**PROMPT:** Please repeat the records exactly from their first line, finishing at the line containing "width: float" and including it.

################

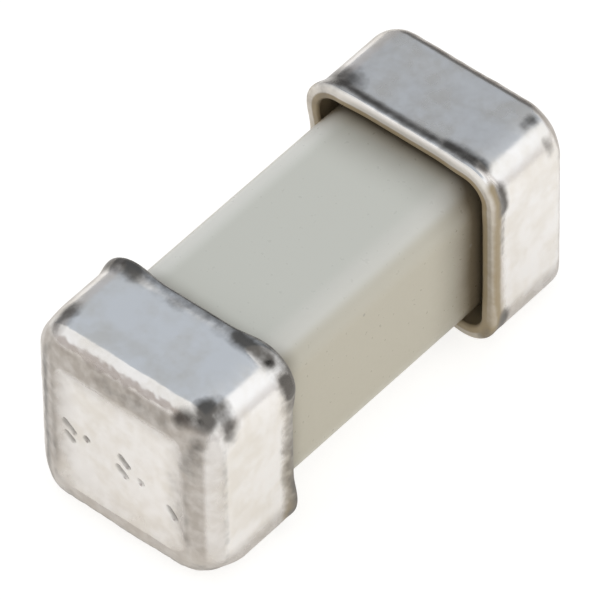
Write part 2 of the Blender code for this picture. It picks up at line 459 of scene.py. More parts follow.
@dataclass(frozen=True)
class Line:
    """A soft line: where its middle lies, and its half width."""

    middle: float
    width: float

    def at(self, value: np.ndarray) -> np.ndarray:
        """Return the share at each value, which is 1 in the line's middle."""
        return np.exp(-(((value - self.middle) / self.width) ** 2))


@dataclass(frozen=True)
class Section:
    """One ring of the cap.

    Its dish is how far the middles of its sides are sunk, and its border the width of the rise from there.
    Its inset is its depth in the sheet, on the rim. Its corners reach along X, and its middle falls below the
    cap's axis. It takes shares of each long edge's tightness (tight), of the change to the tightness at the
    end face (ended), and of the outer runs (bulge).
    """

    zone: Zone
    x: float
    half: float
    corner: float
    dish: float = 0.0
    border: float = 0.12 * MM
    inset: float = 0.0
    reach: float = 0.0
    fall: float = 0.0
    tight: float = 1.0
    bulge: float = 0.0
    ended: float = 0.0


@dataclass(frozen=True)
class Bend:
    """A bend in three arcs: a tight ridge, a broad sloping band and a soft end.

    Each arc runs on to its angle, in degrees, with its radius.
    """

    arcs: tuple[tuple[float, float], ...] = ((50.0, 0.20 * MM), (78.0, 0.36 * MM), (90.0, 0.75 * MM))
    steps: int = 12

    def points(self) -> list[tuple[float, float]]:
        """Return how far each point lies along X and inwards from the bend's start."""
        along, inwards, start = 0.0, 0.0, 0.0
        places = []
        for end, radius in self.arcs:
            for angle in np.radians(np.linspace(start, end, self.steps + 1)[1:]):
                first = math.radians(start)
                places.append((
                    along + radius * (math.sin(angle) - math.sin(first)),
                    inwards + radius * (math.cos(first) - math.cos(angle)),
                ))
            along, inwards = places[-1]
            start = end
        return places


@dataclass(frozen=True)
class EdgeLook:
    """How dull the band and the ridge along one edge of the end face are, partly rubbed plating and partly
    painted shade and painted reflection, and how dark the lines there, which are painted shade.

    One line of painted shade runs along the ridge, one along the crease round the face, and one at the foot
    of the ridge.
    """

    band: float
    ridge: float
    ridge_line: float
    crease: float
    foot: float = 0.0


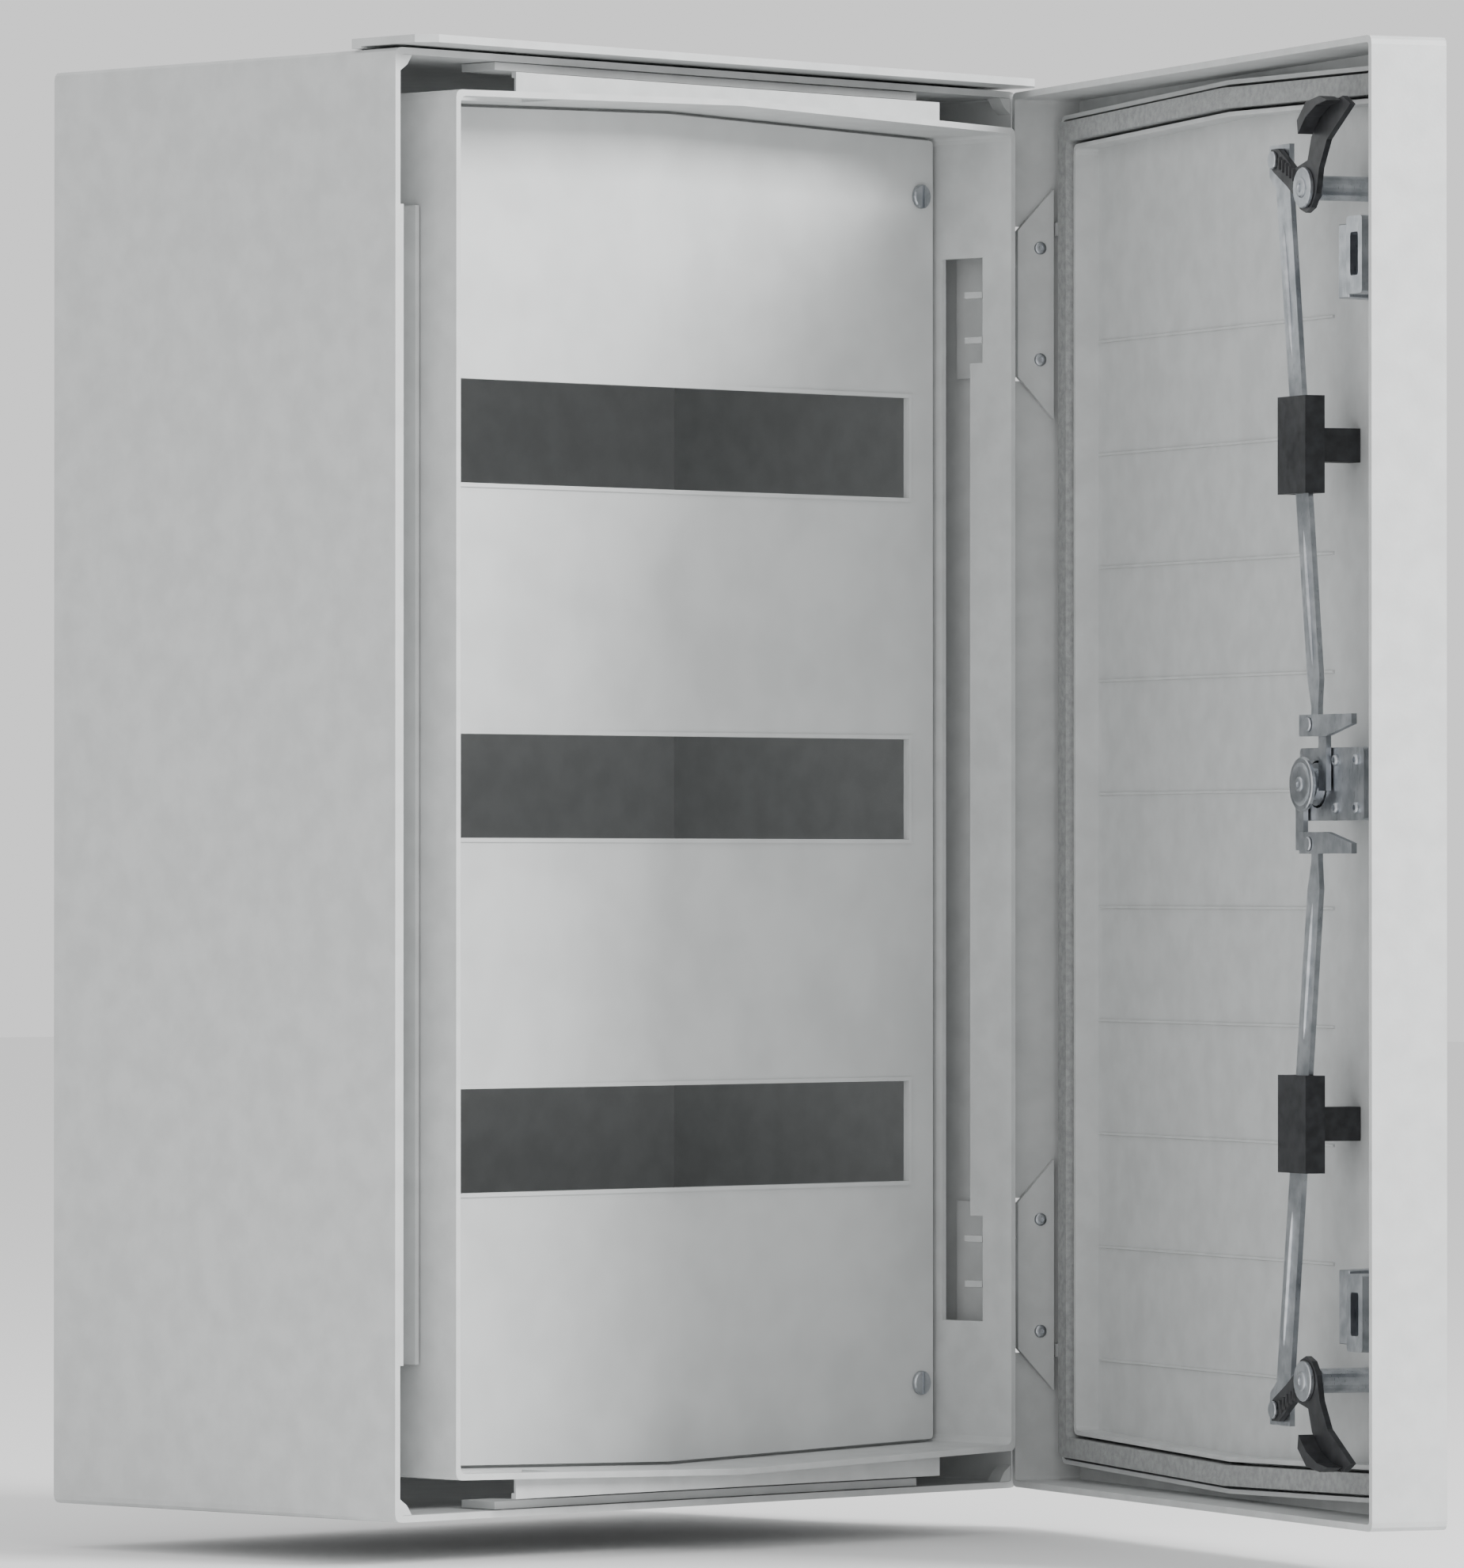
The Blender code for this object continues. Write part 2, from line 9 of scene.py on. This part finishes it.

################

**ANSWER FOR THIS EXERCISE:**
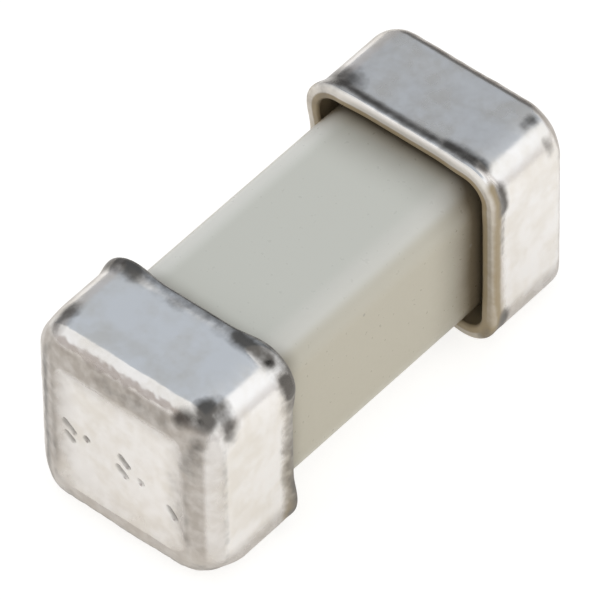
Write part 2 of the Blender code for this picture. It picks up at line 459 of scene.py. More parts follow.
@dataclass(frozen=True)
class Line:
    """A soft line: where its middle lies, and its half width."""

    middle: float
    width: float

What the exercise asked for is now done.